Friday 6 May 2011

What we dont know

Putting your fly or lure in the right place at the right time is great way to catch fish. One of the most common questions I'm asked at my workshops and through e-mail relates to choosing the correct fly or lure at any time for the circumstances.

Those circumstances can be as wide as water colour, depth, speed of current, weather conditions, tidal flow and on it goes. You can do one of many things and make it very simple - fish soft plastics bounced and twitched on the bottom (break your wrist and nothing more) lift and drop in the killing zone and there is no doubt you can catch many many fish. Of course there is a degree of knowledge required as regards timings and a fair degree of water craft and practice and time invested to do this but you dont have to know too much of anything else to have great fun and to catch a lot of bass.

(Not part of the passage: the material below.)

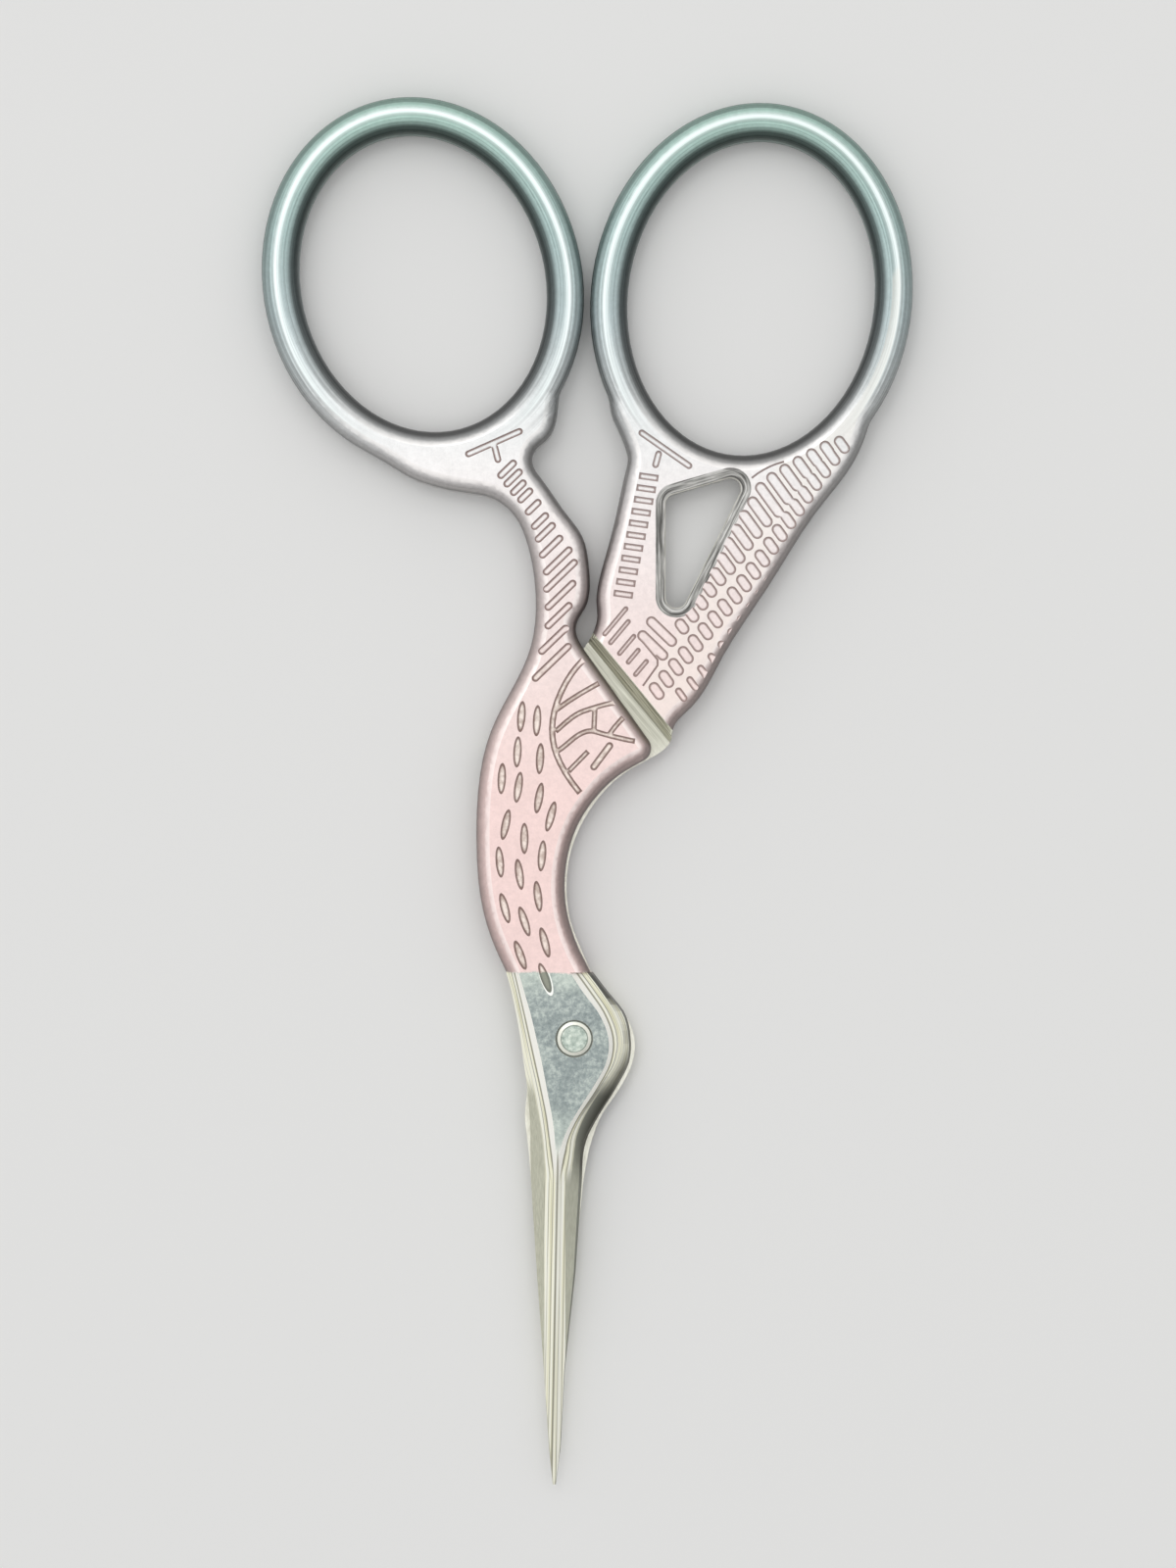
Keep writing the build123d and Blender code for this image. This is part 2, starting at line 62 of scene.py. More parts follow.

It appears to be fashionable at the moment to knock this technique or the people who practice variations with bigger or smaller soft baits for bigger or smaller fish.

From another angling perspective putting out a fly line and fishing a clouser in the zone and getting it to behave in a similar manner happens to be a more challenging pursuit, for many reasons. And the inevitability here of course is to draw comparisons between the techniques or worse still to divide anglers into segments based on technique and then attach greater or lesser extents of expertise to those anglers and techniques. Even more silly is to think that anglers who practice one or the other and catch large numbers of fish have greater or lesser degrees of 'angling superiority and ability' - effectively dividing anglers into a class system based on techniques or numbers.

Its obvious that to physically and successfully cast a fly on a fly rod into the sea and catch a bass requires more skill than casting a soft bait on a lure rod to do the same thing, but with a far lower catch rate - and what difference does it make really? The choices we make regarding our fishing techniques are our own to learn and discover and practice and perfect as we prefer. Some require more knowledge and effort, others dont. But all require time invested in the fishing environment.

The one element that seems to be forgotten in this frequent bullshit debate of 'bass fishing technology preferences', the most important one, is the fish and its appreciation.

We have a fantastic national resource on our hands in bass fishing in this country. New technologies now allow us to present to fish in many different locations with techniques that have not been possible before allowing us to catch more fish, bigger fish, more mature fish more regularly than ever before. But we dont know how many are out there.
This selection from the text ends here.